The last Christmas decorations are down and packed for next year. The clichés about time speeding up as we age are reinforced by seasonal obligations and we go through the motions yearly. Many hours of addressing Christmas cards with personalized  messages are wasted as deadlines pass and we revert to e-greetings leaving cards in their original boxes. Some of us just ain’t organized enough to get them out in time.
At twilight my nephew hosted a cookout, bonfire, and later fireworks. Leaning back in the chair by the fire I looked at red sparks flying upward against the darkness. A bright sliver of moon and sprinkling of stars make me remember the time before farm nights were cluttered by a hundred kinds of man-made light.
 
New Year’s Eve.  The old 2011 is passing away in two hours.  Some say dire happenings are in store in 2012. I don’t remember any one forecasting Japan’s double calamity or the Arab Spring.
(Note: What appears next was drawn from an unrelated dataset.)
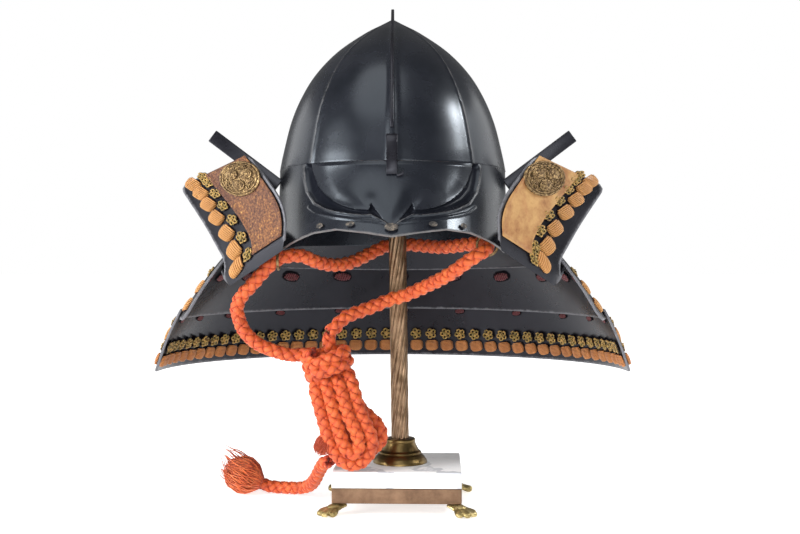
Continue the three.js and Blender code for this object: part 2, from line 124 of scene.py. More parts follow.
def makeMottle():  # soft patches, and a bump that follows them
    group, given, result = newGroup("mottle", {"Scale": 20.0, "Low": 0.4, "High": 0.6, "Depth": 0.1},
                                    ("Mask", "Normal"))
    noise = addNoise(group, given["Scale"], 8.0, 0.62)
    spread = addNode(group, "ShaderNodeMapRange", {
        "Value": noise, "From Min": given["Low"], "From Max": given["High"],
    })
    bump = addNode(group, "ShaderNodeBump", {"Distance": 0.001, "Height": noise, "Strength": given["Depth"]})
    feed(group, result["Mask"], spread.outputs["Result"])
    feed(group, result["Normal"], bump.outputs["Normal"])
    return group


def makeThreadsAndShade():  # fine threads that run along a strand, from its own UV map, with painted shade on the strand's sides
    group, given, result = newGroup("threads", {"Across": 8.0, "Slant": 0.5, "Depth": 0.4},
                                    ("Mask", "Normal"))
    where = addNode(group, "ShaderNodeTexCoord")
    along = addNode(group, "ShaderNodeSeparateXYZ", {"Vector": where.outputs["UV"]}).outputs
    turns = addMath(group, "MULTIPLY", along["X"], given["Across"])
    slants = addMath(group, "MULTIPLY", along["Y"], given["Slant"])
    wave = addMath(group, "SINE", addMath(group, "ADD", turns, slants))
    threaded = addMath(group, "MULTIPLY_ADD", wave, 0.8, addNoise(group, 900.0, 3.0, 0.5))
    bump = addNode(group, "ShaderNodeBump", {
        "Distance": 0.0004, "Height": threaded, "Strength": given["Depth"],
    })
    outwards = addMath(group, "MULTIPLY_ADD", along["X"], 2 * math.pi, -math.pi / 2)
    crest = addMath(group, "COSINE", outwards)  # a painted highlight where the strand faces outwards, painted shade on its sides
    lit = addMath(group, "MULTIPLY_ADD", crest, 2.1, threaded)
    spread = addNode(group, "ShaderNodeMapRange", {"Value": lit, "From Min": -1.3, "From Max": 3.5})
    feed(group, result["Mask"], spread.outputs["Result"])
    feed(group, result["Normal"], bump.outputs["Normal"])
    return group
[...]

No one said a flurry of tonados would cause death, damage, and permanent destruction over the southern states. God still reigns and knows where we are. Faith allows us to sleep knowing He is in control.
Happy 365 days of New Year. May there be   comfort for sorrow, brotherhood instead of divisions, hope to replace fear, and joy  to combat despair.  May you be granted the PEACE that has nothing broken, nothing missing, and provision for our needs, physical, spiritual, and emotional. Remind us that as bad as things may be, Our country is the most blessed land for its people, and it is up to us to keep it that way.